The experts say the Cubs are on the right track. Someone boldly predicted last summer the team would be a contender in 2016. Maybe.

Forming the basis for those predictions is a strong farm system. The Cubs have been trading for prospects for years. Prospects, however, are just that. Remember Cory Patterson and Felix Pie? They were five-tool prospects. Baseball “know-it-alls” put them in the “can’t miss” category. They both flopped badly.

Until proven, I don’t get too excited about prospects. Add in the fact that the New York and Chicago media habitually over-hypes prospects and I’m in a Missouri state of mind: “Show me.”

When the Cubs become serious about fielding a major league baseball team, I’ll become serious about being fan. For now, it’s go (Detroit) Tigers.
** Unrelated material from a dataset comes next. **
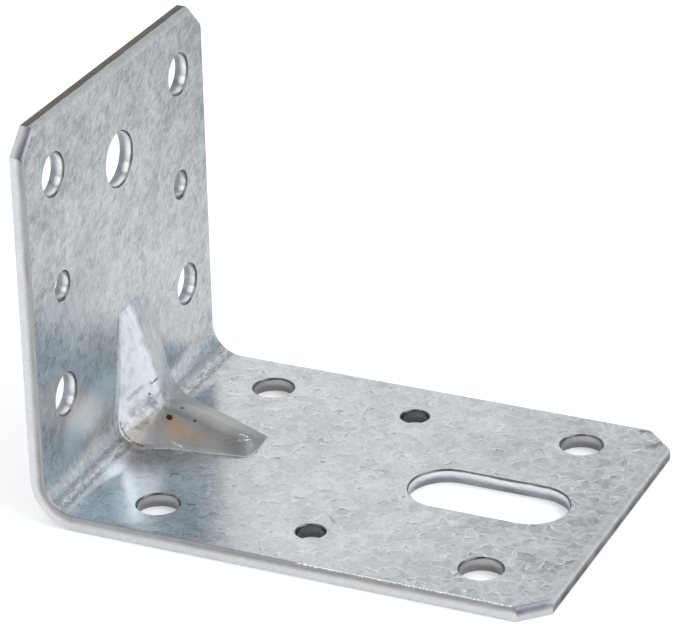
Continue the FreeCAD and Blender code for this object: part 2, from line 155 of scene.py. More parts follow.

Did you know Winston Churchill lost every public election until becoming prime minister at age 62; Henry Ford went bankrupt five times; Van Gogh sold only one painting during his lifetime; and Albert Einstein was a terrible student and expelled from school.

So what do these men have in common — ideas, brilliance and genius to name a few. However, none of the aforementioned attributes mean anything without the guts, passion and tenacity necessary to make dreams a reality. Often times, excuses get in the way of success.

Following are six tricks, according to Dan Waldschmit, international business strategist, for jumping off the excuse train and forging the path to your goals.

• Avoid the need to blame others for everything. Mean, small-minded people know that they aren’t successful. That’s why they are so cranky and eager to point out others’ mistakes. They hope that by causing others to feel inadequate, everyone will forget about how woefully off the mark their own performance is. Don’t blame anyone, for any reason, ever. It’s a bad habit.

• Stop working on things that just don’t matter. Not everything needs to be done in place of sleep. If you work for a boss, then you owe them solid time. You can’t cut that out. You can, however, cut out television time, meetings and anything else that gets in the way of achieving your goals. Replace entertainment with activity toward your goal.

• Refuse to let yourself wallow in self-doubt. You’re alive to succeed. Stop comparing your current problems to your last 18 failures. They are not the same. You are not the same. Here’s something to remember: Your entire life has been a training ground for you to capture your destiny right now. Why would you doubt that? Stop whining and go conquer.

• Ask yourself, “What can I do better next time?” And then do it next time. If you spend a decade or two earnestly trying to be better, that’s exactly what will happen. The next best thing to doing something amazing is not doing something stupid. So learn from your mistakes and use the lessons to dominate.

• Proactively take time to do things that fuel your passion. Exercise is a great example. Living in the moment requires you to live at peak performance. A huge part of mental fitness is physical fitness. A sparring or running partner is a great way to refresh physical competition. Physical activity accelerates mental motivation.

• Apologize to yourself and those around you for having a bad attitude. Do this once or twice and you’ll snap out of your funk fairly quickly. When you start genuinely apologizing for being such a bad influence on those around you, you learn to stop whining and start winning.